Perhaps the suggestion from one press gallery cynic that Australia could become a “quasi police state” is not quite as “absurd” as Little Johnny thought.

Still, it’s unlikely to happen with Fabulous as our number one law officer, even though he’s becoming even less coherent with each passing day. Consider this insightful remark at Thursday’s terror-fest:

“So we’re dealing with incitement in a number of ways in relation to the way in which bodies might be prescribed, where incitement is clearly a factor that we want to see entertained and the broader issues in relation to the way in which sedition is seen.”

With great respect, you’d have to wonder whether even the PM caught a hold of that one.

In such a whirlwind of a week it was perhaps with little surprise that the most sophisticated legal argument went largely unnoticed.

The special minister of state, Eric (“The Alligator”) Abetz informed the senate during question time on Thursday that he’d found “a horrendous example of the absolutely perverse results” of Labor’s unfair dismissal laws – courtesy of his Tasmanian Liberal colleague, Senator Stephen Parry.

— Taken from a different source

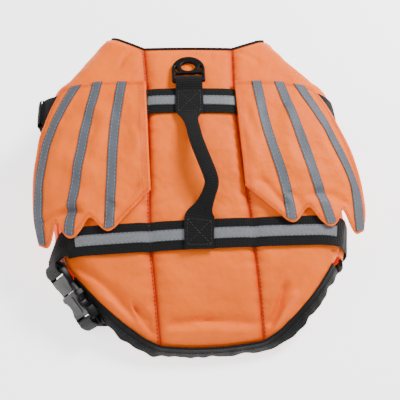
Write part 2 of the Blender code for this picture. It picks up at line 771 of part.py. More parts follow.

“The case goes like this: a worker in a [Tasmanian] west coast mine was dismissed after fellow workers complained about his most recent depraved antic at work,” droned The Alligator in his best high school debater monotone.

“What was that?” inquired Labor’s Kim (“Trotsky”) Carr.

“The smearing of human excrement, Senator Carr, on the steering wheel of a truck,” replied the special minister of state.

But The Alligator wasn’t quite finished – for the industrial relations commission had found:

”[the] worker had committed other acts of indecency such as urinating on people, throwing excrement around in the showers, urinating in other peoples’ drink containers and I am not quite sure how to say this, putting a piece of his anatomy that was not his index finger in a sandwich of a fellow employee.”

Upsetting stuff to be sure, but those evil trade unions had taken up the finger in the roll’s case resulting in a $20,000 payout due to, “a supposed lack of procedural fairness”.

Clearly, reasoned the special minister, this case alone was justification for the abolition of unfair dismissal laws in all companies with 100 employees or less.

We’ll have to wait and see if the High Court ultimately buys this sort of reasoning when the proposed law gets some judicial ventilation.